* **Task details**
Copy verbatim the material from its first line to the line that holds "return spring.part", including that line.

* **Supplied data**
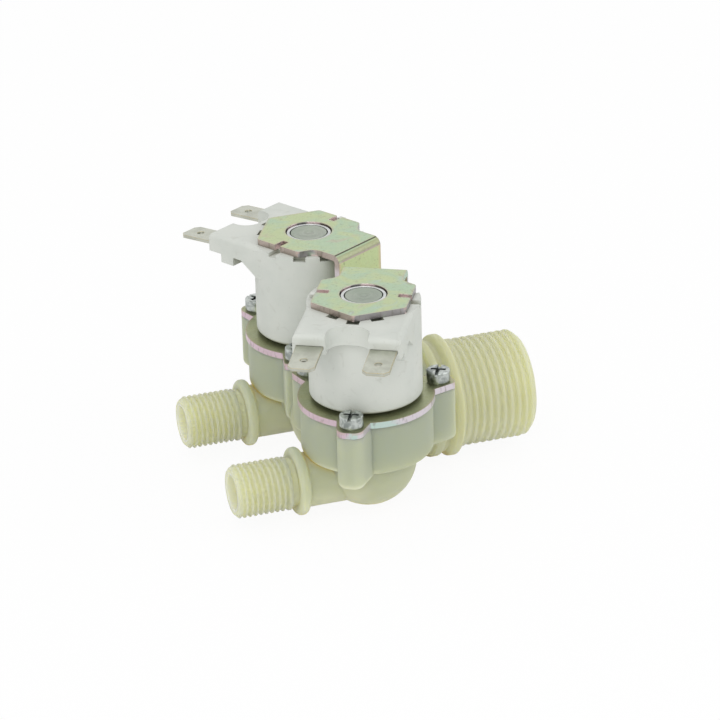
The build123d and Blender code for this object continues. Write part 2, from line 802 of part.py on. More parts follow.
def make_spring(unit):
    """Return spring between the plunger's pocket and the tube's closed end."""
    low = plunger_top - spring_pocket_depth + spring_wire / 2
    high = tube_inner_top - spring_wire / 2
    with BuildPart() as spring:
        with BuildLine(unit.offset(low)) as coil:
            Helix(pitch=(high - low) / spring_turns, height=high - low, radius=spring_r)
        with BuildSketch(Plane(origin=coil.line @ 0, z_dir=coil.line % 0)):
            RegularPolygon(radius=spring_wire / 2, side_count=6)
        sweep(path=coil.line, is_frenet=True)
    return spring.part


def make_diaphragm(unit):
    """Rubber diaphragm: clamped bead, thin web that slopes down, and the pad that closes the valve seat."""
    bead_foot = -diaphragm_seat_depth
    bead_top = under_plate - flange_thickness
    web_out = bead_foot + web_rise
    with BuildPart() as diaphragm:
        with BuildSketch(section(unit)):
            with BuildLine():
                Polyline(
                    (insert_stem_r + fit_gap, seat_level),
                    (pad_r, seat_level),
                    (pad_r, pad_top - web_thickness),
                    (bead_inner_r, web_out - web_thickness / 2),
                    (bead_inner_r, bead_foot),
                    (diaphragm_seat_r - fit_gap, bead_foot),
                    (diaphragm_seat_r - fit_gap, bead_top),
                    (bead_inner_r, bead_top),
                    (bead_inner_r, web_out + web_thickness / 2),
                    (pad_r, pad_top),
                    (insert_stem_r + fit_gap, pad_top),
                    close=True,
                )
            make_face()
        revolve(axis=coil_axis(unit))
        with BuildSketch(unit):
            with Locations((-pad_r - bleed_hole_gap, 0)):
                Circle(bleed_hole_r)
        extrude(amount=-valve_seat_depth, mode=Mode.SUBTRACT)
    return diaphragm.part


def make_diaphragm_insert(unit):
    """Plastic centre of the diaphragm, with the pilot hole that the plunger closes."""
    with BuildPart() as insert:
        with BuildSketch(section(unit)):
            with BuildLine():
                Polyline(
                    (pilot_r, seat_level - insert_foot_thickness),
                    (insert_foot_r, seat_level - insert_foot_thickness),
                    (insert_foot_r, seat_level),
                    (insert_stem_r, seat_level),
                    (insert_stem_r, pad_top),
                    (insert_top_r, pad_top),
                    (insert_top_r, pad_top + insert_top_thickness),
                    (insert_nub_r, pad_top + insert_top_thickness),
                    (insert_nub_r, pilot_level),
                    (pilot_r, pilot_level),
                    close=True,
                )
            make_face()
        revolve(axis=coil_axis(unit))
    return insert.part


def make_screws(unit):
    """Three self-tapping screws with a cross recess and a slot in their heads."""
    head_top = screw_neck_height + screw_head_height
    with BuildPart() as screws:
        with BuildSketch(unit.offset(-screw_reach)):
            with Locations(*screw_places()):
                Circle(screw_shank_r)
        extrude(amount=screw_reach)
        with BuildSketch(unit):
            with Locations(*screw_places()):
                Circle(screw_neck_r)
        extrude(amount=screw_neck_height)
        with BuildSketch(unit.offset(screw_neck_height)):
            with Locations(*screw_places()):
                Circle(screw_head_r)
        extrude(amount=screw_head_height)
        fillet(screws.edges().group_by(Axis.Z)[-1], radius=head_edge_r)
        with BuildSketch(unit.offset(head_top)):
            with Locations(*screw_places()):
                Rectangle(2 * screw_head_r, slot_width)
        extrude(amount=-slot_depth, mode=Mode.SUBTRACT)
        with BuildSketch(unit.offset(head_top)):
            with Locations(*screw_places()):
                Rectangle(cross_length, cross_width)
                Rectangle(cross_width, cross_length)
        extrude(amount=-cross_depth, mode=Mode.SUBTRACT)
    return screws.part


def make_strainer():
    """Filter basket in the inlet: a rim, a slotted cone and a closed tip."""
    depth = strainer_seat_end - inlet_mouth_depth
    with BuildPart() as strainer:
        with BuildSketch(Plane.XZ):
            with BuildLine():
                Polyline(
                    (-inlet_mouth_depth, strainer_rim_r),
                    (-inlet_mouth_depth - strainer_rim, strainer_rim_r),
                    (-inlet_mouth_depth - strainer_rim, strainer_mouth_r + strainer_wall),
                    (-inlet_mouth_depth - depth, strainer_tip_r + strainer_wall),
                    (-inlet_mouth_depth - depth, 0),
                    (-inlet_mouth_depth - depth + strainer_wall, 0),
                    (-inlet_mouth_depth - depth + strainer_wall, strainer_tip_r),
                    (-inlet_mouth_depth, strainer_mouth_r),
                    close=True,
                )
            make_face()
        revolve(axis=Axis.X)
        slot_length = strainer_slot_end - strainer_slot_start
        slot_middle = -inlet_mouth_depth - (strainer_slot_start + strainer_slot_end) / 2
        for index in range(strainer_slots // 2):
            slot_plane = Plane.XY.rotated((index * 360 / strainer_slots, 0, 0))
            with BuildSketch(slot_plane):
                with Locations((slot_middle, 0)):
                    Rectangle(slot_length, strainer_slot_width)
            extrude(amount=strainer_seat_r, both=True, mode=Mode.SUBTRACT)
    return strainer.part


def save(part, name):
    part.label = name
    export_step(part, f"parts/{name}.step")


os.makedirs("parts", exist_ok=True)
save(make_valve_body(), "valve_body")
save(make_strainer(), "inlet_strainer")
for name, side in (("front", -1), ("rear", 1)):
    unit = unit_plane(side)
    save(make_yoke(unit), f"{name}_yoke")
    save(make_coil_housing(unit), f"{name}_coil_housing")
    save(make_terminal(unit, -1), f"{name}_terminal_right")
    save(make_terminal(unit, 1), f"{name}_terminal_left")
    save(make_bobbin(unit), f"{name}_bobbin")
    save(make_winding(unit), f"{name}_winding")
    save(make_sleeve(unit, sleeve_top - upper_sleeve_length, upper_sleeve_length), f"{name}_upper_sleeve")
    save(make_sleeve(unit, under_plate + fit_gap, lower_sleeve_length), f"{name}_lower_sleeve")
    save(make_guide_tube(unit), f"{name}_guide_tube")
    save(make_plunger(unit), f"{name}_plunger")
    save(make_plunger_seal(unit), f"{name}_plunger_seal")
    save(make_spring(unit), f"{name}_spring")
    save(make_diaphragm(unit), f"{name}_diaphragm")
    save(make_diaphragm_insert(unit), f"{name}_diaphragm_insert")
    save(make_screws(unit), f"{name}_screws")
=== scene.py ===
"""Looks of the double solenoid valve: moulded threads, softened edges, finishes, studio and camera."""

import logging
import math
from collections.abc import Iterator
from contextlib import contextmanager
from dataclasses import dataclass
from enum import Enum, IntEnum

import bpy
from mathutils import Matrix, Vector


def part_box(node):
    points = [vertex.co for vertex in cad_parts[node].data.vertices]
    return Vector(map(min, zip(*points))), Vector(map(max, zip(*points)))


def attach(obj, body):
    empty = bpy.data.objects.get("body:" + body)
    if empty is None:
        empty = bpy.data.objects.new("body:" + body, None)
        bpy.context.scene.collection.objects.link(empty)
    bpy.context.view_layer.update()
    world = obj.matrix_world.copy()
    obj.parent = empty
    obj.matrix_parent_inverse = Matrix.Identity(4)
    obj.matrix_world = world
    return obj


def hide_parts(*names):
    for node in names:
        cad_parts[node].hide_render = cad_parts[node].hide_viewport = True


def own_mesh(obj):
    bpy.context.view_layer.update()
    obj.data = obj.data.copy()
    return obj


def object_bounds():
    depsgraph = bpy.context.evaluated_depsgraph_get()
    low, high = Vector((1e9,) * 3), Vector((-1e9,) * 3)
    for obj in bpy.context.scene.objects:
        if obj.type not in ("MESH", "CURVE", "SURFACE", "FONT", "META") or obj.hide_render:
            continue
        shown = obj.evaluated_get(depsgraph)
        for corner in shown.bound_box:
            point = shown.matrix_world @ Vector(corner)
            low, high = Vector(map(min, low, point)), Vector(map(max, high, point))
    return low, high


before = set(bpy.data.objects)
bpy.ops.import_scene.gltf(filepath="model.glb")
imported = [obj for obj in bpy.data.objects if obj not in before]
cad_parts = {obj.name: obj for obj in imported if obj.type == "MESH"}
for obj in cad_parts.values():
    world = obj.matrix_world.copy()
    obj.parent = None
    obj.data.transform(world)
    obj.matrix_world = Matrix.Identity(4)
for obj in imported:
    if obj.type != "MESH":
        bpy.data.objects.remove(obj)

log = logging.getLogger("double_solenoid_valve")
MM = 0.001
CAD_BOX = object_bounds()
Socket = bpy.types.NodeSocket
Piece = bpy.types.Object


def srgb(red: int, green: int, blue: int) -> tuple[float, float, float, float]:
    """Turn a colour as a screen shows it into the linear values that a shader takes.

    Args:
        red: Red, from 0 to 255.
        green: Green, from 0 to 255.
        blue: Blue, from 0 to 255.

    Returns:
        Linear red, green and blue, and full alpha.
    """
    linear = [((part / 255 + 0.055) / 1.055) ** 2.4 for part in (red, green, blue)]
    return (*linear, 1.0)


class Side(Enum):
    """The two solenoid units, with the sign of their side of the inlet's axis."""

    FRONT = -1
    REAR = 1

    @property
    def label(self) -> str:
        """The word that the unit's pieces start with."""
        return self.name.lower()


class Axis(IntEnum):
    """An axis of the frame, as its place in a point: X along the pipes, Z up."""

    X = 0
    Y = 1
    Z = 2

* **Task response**
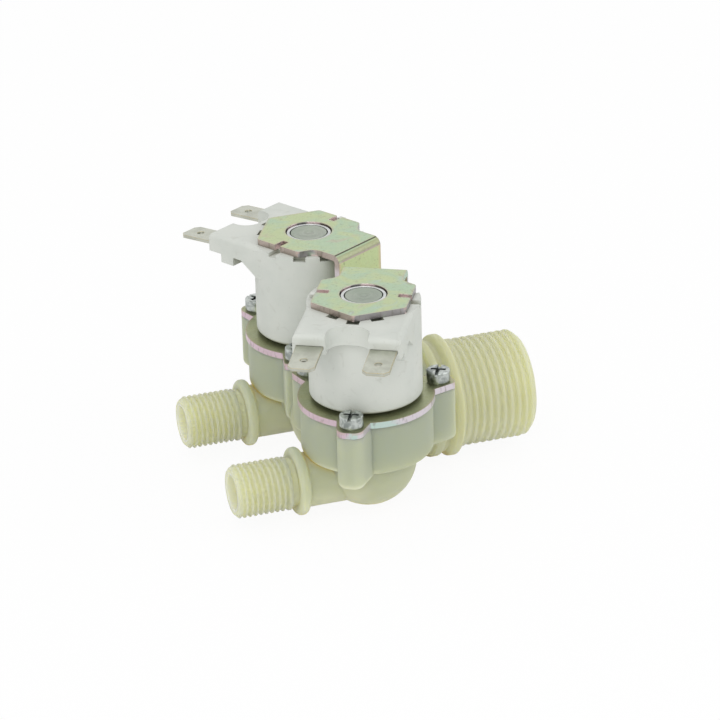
The build123d and Blender code for this object continues. Write part 2, from line 802 of part.py on. More parts follow.
def make_spring(unit):
    """Return spring between the plunger's pocket and the tube's closed end."""
    low = plunger_top - spring_pocket_depth + spring_wire / 2
    high = tube_inner_top - spring_wire / 2
    with BuildPart() as spring:
        with BuildLine(unit.offset(low)) as coil:
            Helix(pitch=(high - low) / spring_turns, height=high - low, radius=spring_r)
        with BuildSketch(Plane(origin=coil.line @ 0, z_dir=coil.line % 0)):
            RegularPolygon(radius=spring_wire / 2, side_count=6)
        sweep(path=coil.line, is_frenet=True)
    return spring.part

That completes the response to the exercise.